Relevons au passage que le montant de cette enveloppe avancée par le SG du CCME est bien inférieur aux chiffres cités officiellement dans le projet de budget 2017 du ministère des Habous et des Affaires islamiques soumis aux deux chambres du parlement et que nous avons rappelés plus haut. Observons également que dans l'interview précitée, la responsabilité de l'encadrement religieux des MRE est attribuée par le SG du Conseil de la communauté marocaine à l'étranger, de manière pratiquement exclusive au ministère des Habous et des affaires islamiques, éludant ainsi sa propre responsabilité même très partielle en la matière, sachant bien entendu que le CCME n'a pas une mission exécutive, mais des fonctions consultative et prospective.
Dés lors, si cette critique fait partie des nombreux reproches adressés au Conseil, ce n'est pas, comme l'affirme le secrétaire général du CCME dans la même interview, "par ce qu'on n'est pas encore habitué aux conseils consultatifs".

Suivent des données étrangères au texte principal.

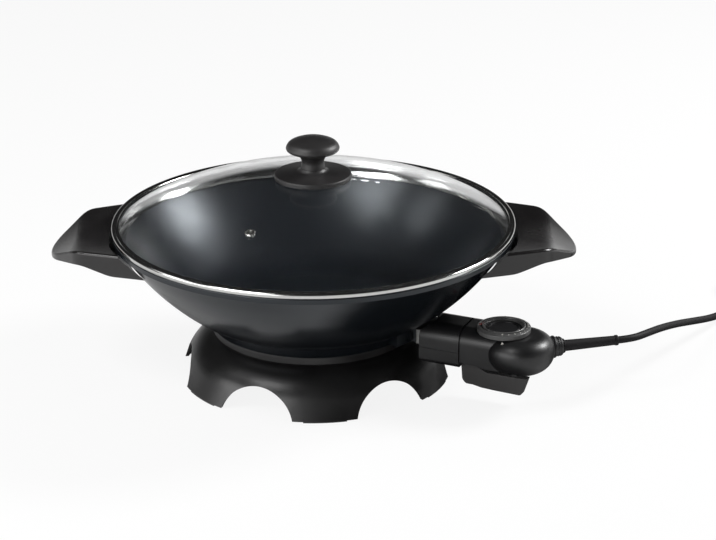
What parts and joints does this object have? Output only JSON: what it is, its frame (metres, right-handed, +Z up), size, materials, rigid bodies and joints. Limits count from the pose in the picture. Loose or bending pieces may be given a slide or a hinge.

Or dans le domaine précisément de la mission consultative, pourquoi le CCME n'a émis aucun avis consultatif susceptible d'améliorer la politique marocaine d'encadrement religieux des MRE ? Certes, des colloques et séminaires internationaux sur l'islam ont été organisés par le CCME et ont fait l'objet de livres qu'il a édités. Mais encore une fois et encore, ces publications qui reprennent notamment des résumés ou des conclusions de diverses communications qui sont envoyés aux responsables , ne peuvent être assimilés à des avis consultatifs qui ont leurs propres règles, critères et conditions d'élaboration et d'adoption, notamment la concertation organisée avec les milieux concernés et la recherche argumentée de convergences.
Autrement, n'importe quelle publication d'actes de colloque, de séminaire ou de table ronde organisé par une faculté ou une simple ONG sur une thématique relevant de la question migratoire, peut être considérée comme un avis consultatif. Jusqu'aux recherches et livres purement individuels en la matière qui sont édités ! Voir même de simples articles ou interviews publiés dans des journaux, comme ceux du SG du CCME, alors qu'il s'agit dans ce cas simplement de contribution au débat public, si ce n'est de pures opérations de "com" !!!
De même, les simples correspondances adressées au Chef du gouvernement à travers lesquelles le SG du CCME exprime un certain nombre d'attentes et de préoccupations, ne peuvent tenir lieu d'avis consultatifs, si elles ne sont pas la résultante de concertations en bonne et due forme avec un haut degré d'écoute, de dialogue et de partage, et si elles n'ont pas fait l'objet d'une adoption institutionnelle comme le stipule le dahir du 21 décembre 2007 portant création du Conseil de la communauté marocaine à l'étranger.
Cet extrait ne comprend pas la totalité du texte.